10. Problem → Mitigation Map
This post is not yet a full redesign proposal, but the mitigation map is already visible. Each kernel cost points toward a specific systems technique.
| Problem | Kernel-level source | Mitigation direction |
|---|---|---|
| Per-request memory pinning | pin_user_pages(), page-table walks |
IORING_REGISTER_BUFFERS, fixed buffers, pre-pinned DMA pools |
| Syscall overhead | Repeated kernel entry/exit | io_uring, SQPOLL-style submission, shared rings |
| Completion jitter | IRQ + softirq + wakeup | Polling, interrupt affinity, completion coalescing tuned for latency |
| Scheduler delay | Runqueue contention, fairness policy | isolcpus, nohz_full, CPU affinity, dedicated service cores |
| Cache-cold wakeups | Task migration and shared CPU noise | Pin service threads, avoid migration, partition cores by role |
| Tail amplification | Independent jitter sources across layers | Admission control, bounded queues, deadline-aware dispatch |
11. Architectural Conclusion
SRAM-based inference changes the system bottleneck by making accelerator execution less mysterious. That is a good thing, but it means the host can no longer hide behind the device.

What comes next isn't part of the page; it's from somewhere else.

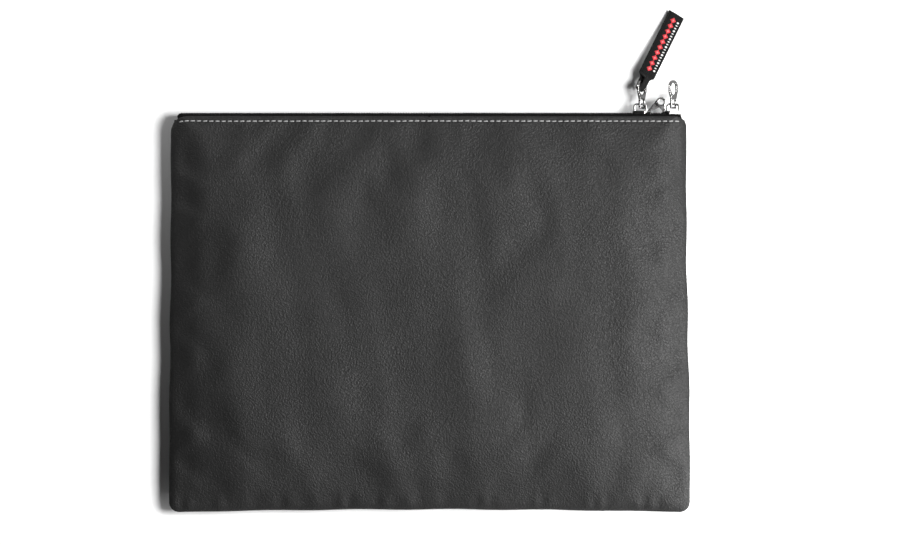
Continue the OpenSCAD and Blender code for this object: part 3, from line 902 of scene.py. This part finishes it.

The server now looks like this:
Total latency =
Linux submission path
+ DMA and queueing
+ deterministic SRAM execution
+ Linux completion path
+ scheduler wakeup
The stable part is the accelerator. The unstable parts are the paths into and out of it.
The bottleneck did not disappear. It moved into the Linux control plane.
12. Final Statement
The next phase of inference performance will not be won only by faster dataplanes. It will be won by making the CPU, kernel, driver, DMA, and completion path behave like a deterministic inference pipeline instead of a generic best-effort operating system path.